Skiing conditions were spring-like on Friday with afternoon temperatures touching sixty degrees, and this translates to slushy sticky snow. The morning was decent, but Saturday’s weather projected to be even warmer, so Dave Gaboury and I decided to trade our ski poles for fly rods. Dave G.’s friend Tom Buchanan was visiting as well from Kansas City, so three of us made plans for a fun early season outing. Dave G. always prefers to fish Brush Creek, and the stream did in fact look quite attractive with clear water and ideal flows, but we opted for the Eagle River as it afforded more space for three fishermen to spread out.

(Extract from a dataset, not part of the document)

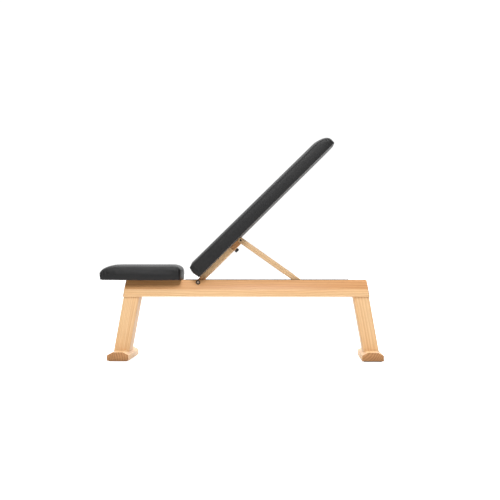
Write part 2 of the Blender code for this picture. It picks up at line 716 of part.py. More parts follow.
def build_pivot_block(buffer_hole):
    mesh = box_mesh((BLOCK_START, -BLOCK_HALF_WIDTH, SLAT_LOW), (BLOCK_END, BLOCK_HALF_WIDTH, SLAT_HIGH))
    block = new_piece("pivot_block", mesh, back, "oiled_ash")
    bevel(block, 0.0012, 1, 35)
    cut(block, buffer_hole)
    pin_hole = rod_mesh(PIN_RADIUS + GAP, -0.05, 0.05, 16)
    cut(block, new_cutter("pin_hole", [(pin_hole, Matrix.Translation((PIN_DISTANCE, 0, 0)))], back))

    washer = ring_mesh(SCREW_RADIUS + GAP, 0.009, -BUFFER_WASHER, 0, 20)
    washer.transform(Matrix.Rotation(math.pi / 2, 4, "X"))
    new_piece("buffer_washer", washer, back, "bright_steel", (BUFFER_ALONG, 0, SLAT_LOW - GAP))

    top = buffer_base()
    bottom = top - BUFFER_HEIGHT
    seat = buffer_screw().translation.z
    bore = SCREW_RADIUS + GAP
    profile = ((bore, top), (BUFFER_RADIUS, top), (BUFFER_RADIUS, bottom + 0.002),
               (BUFFER_RADIUS - 0.002, bottom), (SCREW_HEAD_RADIUS + GAP, bottom),
               (SCREW_HEAD_RADIUS + GAP, seat), (bore, seat + SCREW_HEAD_HEIGHT), (bore, top))
    new_piece("back_buffer", turned_mesh(profile, 20), back, "black_rubber", (BUFFER_ALONG, 0, 0))
    new_screw("buffer_screw", buffer_screw(), BUFFER_SCREW_LENGTH, back)


def build_strut():
    outline = arc(0, 0, STRUT_RADIUS, STRUT_RADIUS, 90, 270, 14)
    outline += arc(STRUT_LENGTH, 0, STRUT_RADIUS, STRUT_RADIUS, -90, 90, 14)
    holes = [circle(0, 0, PIN_RADIUS + GAP, 16), circle(STRUT_LENGTH, 0, RUNG_RADIUS + GAP, 20)]
    mid = rod_mesh(MID_RUNG_RADIUS + GAP, -STRUT_INNER - MID_RUNG_DEPTH - GAP,
                   STRUT_INNER + MID_RUNG_DEPTH + GAP, 16)
    mid_hole = new_cutter("mid_rung_holes", [(mid, Matrix.Translation((MID_RUNG_ALONG, 0, 0)))], strut)
    for name, side in (("strut_bar_near", -1), ("strut_bar_far", 1)):
        mesh = plate_mesh([outline] + holes, *on_rail(side, STRUT_INNER, STRUT_OUTER))
        cut(new_piece(name, mesh, strut, "oiled_ash"), mid_hole)

    rung = rod_mesh(RUNG_RADIUS, -STRUT_OUTER, STRUT_OUTER, 20)
    new_piece("strut_foot_rung", rung, strut, "bright_steel", location=(STRUT_LENGTH, 0, 0))
    reach = STRUT_INNER + MID_RUNG_DEPTH
    rung = rod_mesh(MID_RUNG_RADIUS, -reach, reach, 16)
    new_piece("strut_mid_rung", rung, strut, "hidden_wood", location=(MID_RUNG_ALONG, 0, 0))
    pin = rod_mesh(PIN_RADIUS, -PIN_HALF, PIN_HALF, 16)
    new_piece("strut_pin", pin, strut, "black_steel")
    for name, side in (("near", -1), ("far", 1)):
        mesh = ring_mesh(PIN_RADIUS + GAP, 0.009, *on_rail(side, BLOCK_HALF_WIDTH + GAP, STRUT_INNER - GAP), 16)
        new_piece("strut_washer_" + name, mesh, strut, "black_steel")


clear_scene()
parts = new_collection("adjustable_weight_bench")
cutters = new_collection("cutters")
make_materials()
frame = new_empty("frame_middle", (FRAME_X, 0, 0))
back = new_empty("back_axis", (HINGE_X, 0, HINGE_Z), -REST_ANGLE, frame)
strut = new_empty("strut_axis", (PIN_DISTANCE, 0, 0), STRUT_REST, back)
build_rails()
build_ends()
build_ties()
build_racks()
build_rest_strips()
build_hinge()
build_seat()
build_back()
build_strut()
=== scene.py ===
# Adjustable weight bench: wood, upholstery and fittings around the fixed frame
import json
import math

import bmesh
import bpy
from mathutils import Matrix, Vector


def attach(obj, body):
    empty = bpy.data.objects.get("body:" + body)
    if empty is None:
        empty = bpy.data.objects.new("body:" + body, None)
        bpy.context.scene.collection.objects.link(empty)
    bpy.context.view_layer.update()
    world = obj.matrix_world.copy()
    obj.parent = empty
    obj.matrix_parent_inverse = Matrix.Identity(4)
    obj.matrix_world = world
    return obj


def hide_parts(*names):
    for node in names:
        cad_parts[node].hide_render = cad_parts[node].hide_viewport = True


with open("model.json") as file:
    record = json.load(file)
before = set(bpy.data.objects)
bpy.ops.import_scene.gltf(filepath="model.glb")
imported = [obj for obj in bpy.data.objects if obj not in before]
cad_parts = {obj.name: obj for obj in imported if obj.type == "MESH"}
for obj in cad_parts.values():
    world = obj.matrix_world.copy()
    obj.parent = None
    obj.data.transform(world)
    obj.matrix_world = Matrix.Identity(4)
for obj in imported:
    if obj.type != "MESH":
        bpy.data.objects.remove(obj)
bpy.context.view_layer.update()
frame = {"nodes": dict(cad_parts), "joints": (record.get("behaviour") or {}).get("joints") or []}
nodes = frame["nodes"]

benchShape = {
    "strutRest": 80.0,  # degrees between the back and the strut at rest
    "legSlope": 0.18,   # a leg leans out this far for each metre down
}
recline = [j for j in frame["joints"] if j["name"] == "back_recline"][0]
hinge = Vector(recline["pos_m"])
backLean = math.radians(-recline["range_deg"][0])  # the back lies flat at the joint's lowest value
strutLean = backLean - math.radians(benchShape["strutRest"])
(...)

After a stop at the Vail Valley Outfitters in Edwards where Tom and Dave G. purchased fishing licenses, we reversed our tracks to a downstream area of the Eagle River below Wolcott and then below the route six bridge. A tributary was dumping stained snowmelt above our position rendering the river a light pea green color with around 18 inches of visibility along the edges. Dave G. and I decided that this was good enough for hungry fish, and the young gentleman at the fly shop suggested that we could expect a blue winged olive hatch between 11AM and 2PM.
The three of us rigged our rods and pulled on our waders, and Dave G. and Tom preferred to fish downstream, so I grabbed the chance to fish some nice deep side pockets just below the car. After I carefully descended the steep bank and arrived at the river, I spent a fair amount of time rigging with a thingamabobber, pine squirrel leech, and ultra zug bug. This is where the decision described in the first paragraph became reality. I was anxious to break in the pine squirrel leeches that I produced during the winter, but I did not have extensive experience with them in Colorado. They certainly delivered a lot of rainbows on the North Platte River in Wyoming, but would they be favored by Eagle River trout during the early spring season?
I decided to give one of the conehead varieties a try, as I hoped this would act in lieu of a split shot, and the dark color of the natural leech fur would contrast nicely with the green off color water. I began lofting the flies upstream and allowed them to dead drift back toward me, and as I lifted to make each cast, I marveled at the pulsing lifelike movement of the pine squirrel strip. Surely this would attract the attention of any fish present in the Eagle River.
Sure enough as I moved to the second attractive section of soft water between the bank and the swift current seam, I felt a jolt and set the hook and fought a feisty 13 inch rainbow to my net. I was thrilled with this early success and paused to photograph the iridescent rainbow trout that vindicated my fly tying efforts.
I moved on and went through a bit of a dry spell, and I observed a few blue winged olives fluttering up from the stream. The ultra zug bug was proving to be an irrelevant trailing dropper, so I swapped it for a RS2. This proved to be a solid move, and as I jigged the large leech and the tiny RS2 in front of a set of large boulders, a fish latched on to one of my offerings. Again I intuitively set the hook, and this time I felt more weight and battled a strong fighter for a minute or two. Eventually I slid my net beneath a fifteen inch rainbow and noted the tiny RS2 in the lip. Apparently fishing the fly actively with a lifting motion fooled my catch into mistaking the RS2 for an emerging BWO.
Again I moved upstream along the bank, and in a more shallow area at the tail of a long run, the indicator paused and I hooked and landed a small brown trout. This fish chose the meaty leech over the tiny RS2, so now I counted two rewards for tying and selecting the pine squirrel leech.
Unfortunately the hot action waned, and I covered quite a bit of water with no additional action when I reached a nice tail out below some riffles. The pine squirrel leech had ceased to produce, and the number of blue winged olives in the air increased, so I decided to move the ultra zug bug to the top position and jettison the leech. Because I removed my weighted conehead fly, I crimped a split shot above the ultra zug bug. I did not experience immediate action, but after I worked the deep riffle with a number of casts, I resumed the jigging action by lifting my rod repetitively and also by introducing bad downstream mends that accelerated the flies periodically. Finally this approach paid dividends and I landed a twelve inch rainbow that responded to the movement and gulped the RS2.
By now it was approaching 1PM so I decided to exit the river and find a path to the road so I could check the fortunes of my fishing friends, but before I could execute this plan, I heard Dave G.’s voice below me. I waded downstream to his position, and he informed me that he landed one rainbow, and he and Tom were ready to return to the house. We found a reasonably clear path through the brush to the road and returned to the car and subsequently to Eagle Ranch.
Four fish in two hours including a fifteen inch rainbow and two others over a foot was a nice result for early spring fishing in a mountain freestone stream. Two fish gulping my pine squirrel leech was icing on the cake.